-- begin Data block --

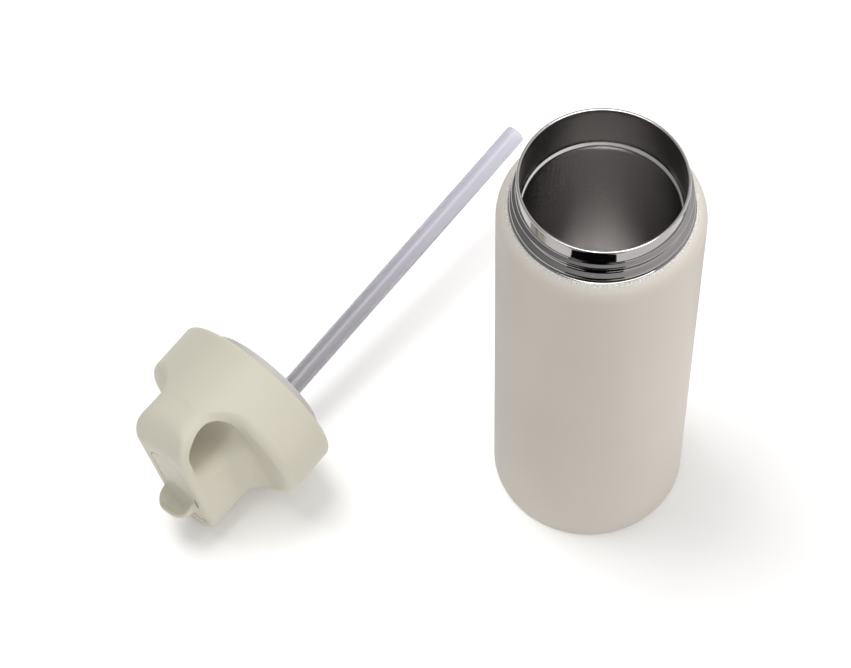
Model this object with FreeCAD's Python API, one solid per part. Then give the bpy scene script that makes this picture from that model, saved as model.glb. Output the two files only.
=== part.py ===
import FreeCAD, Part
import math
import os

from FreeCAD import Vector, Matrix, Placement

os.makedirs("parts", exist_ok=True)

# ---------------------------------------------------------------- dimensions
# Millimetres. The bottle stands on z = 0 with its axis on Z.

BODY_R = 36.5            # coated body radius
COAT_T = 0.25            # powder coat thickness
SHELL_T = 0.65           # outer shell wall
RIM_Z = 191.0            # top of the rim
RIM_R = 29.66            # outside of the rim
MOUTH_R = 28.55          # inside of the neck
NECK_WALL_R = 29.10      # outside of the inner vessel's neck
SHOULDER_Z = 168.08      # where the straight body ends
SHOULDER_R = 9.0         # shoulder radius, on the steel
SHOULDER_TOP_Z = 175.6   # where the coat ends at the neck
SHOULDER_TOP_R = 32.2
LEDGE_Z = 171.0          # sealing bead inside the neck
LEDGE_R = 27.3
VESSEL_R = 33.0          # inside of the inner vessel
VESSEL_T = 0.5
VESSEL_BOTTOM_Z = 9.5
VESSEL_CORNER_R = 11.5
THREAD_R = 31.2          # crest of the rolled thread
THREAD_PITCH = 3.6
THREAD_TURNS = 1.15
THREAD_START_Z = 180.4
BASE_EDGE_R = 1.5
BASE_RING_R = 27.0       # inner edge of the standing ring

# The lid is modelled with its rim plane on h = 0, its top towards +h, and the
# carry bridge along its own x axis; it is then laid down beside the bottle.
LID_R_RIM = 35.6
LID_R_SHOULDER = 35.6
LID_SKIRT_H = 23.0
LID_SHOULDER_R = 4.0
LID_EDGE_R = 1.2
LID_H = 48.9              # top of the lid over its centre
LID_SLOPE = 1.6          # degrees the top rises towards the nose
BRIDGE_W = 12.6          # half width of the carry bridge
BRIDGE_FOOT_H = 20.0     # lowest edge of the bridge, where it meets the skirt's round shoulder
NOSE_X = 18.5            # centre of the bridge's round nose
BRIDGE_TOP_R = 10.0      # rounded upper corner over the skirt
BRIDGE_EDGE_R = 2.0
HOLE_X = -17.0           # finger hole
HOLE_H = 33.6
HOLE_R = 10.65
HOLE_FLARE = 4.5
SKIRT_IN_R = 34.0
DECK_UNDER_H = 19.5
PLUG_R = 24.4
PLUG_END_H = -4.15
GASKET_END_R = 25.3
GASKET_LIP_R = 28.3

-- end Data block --

§ **Stated problem**
Verbatim output is expected for the lines from the start of the data to the line in which "# Millimetres. The" appears, both included.

§ **Answer to the task**
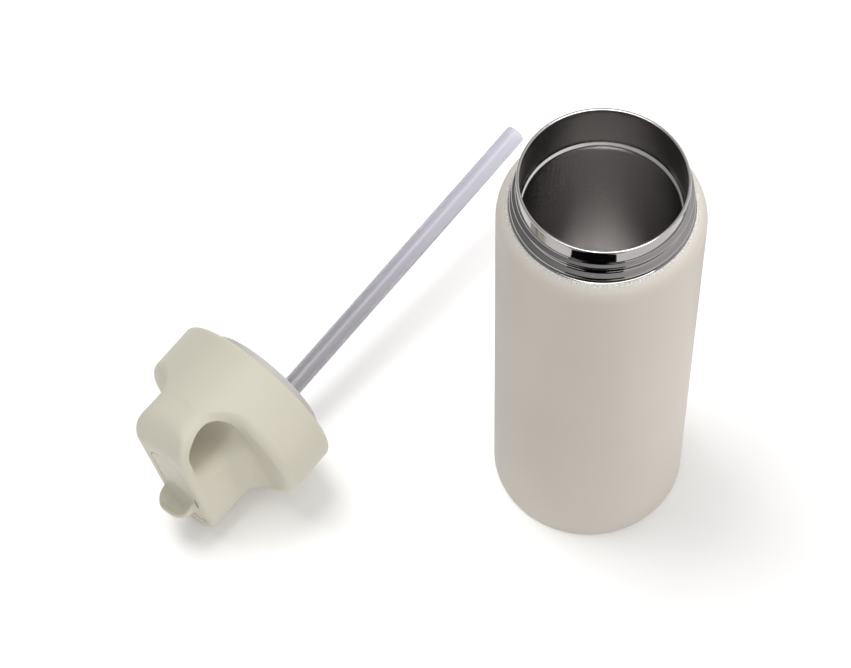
Model this object with FreeCAD's Python API, one solid per part. Then give the bpy scene script that makes this picture from that model, saved as model.glb. Output the two files only.
=== part.py ===
import FreeCAD, Part
import math
import os

from FreeCAD import Vector, Matrix, Placement

os.makedirs("parts", exist_ok=True)

# ---------------------------------------------------------------- dimensions
# Millimetres. The bottle stands on z = 0 with its axis on Z.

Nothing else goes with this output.